EXERCISE AIM - Give the number of lines that include the string "from", nothing more.
##### DATA SECTION #####
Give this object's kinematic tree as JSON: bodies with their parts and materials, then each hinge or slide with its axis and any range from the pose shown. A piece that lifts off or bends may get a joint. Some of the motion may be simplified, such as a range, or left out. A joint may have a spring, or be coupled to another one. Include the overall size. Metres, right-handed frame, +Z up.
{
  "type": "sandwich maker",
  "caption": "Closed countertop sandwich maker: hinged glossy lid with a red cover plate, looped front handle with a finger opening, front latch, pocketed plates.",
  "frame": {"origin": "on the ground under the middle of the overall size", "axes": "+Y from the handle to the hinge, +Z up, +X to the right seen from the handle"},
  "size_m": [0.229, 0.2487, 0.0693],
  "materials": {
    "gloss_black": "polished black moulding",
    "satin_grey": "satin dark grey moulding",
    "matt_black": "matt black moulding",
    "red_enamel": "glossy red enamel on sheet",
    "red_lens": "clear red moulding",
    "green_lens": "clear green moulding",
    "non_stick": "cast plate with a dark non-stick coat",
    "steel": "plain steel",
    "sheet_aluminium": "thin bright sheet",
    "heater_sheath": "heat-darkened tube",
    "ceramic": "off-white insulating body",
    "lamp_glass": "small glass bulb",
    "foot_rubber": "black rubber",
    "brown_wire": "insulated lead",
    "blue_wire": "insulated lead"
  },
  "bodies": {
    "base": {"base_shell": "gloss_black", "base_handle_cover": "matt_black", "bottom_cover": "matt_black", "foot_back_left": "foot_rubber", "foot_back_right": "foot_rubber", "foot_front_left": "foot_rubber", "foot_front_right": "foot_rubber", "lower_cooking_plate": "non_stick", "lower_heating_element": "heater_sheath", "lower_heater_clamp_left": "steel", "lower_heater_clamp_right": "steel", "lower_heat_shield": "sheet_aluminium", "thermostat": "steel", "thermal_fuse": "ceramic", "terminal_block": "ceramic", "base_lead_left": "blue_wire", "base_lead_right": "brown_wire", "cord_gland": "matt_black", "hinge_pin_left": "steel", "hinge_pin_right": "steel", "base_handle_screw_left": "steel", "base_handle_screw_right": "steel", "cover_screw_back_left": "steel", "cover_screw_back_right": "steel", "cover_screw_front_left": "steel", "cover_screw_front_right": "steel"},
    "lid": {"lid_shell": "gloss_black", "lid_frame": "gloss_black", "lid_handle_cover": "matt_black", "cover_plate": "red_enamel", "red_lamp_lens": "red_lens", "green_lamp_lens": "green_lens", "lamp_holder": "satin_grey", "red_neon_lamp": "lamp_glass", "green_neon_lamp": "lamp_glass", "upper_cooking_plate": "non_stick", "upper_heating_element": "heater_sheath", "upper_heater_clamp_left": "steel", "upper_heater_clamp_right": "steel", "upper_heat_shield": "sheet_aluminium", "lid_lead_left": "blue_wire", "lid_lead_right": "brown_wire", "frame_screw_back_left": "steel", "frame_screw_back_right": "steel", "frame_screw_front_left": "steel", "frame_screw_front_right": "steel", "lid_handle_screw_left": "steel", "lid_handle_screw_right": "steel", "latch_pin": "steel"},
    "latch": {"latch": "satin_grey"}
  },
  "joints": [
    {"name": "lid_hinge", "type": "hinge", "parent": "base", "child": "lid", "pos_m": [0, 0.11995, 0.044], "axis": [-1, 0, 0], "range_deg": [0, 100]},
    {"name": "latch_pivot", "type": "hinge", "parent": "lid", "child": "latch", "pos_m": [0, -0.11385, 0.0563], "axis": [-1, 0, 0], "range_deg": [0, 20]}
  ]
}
#####
EXERCISE ANSWER - 2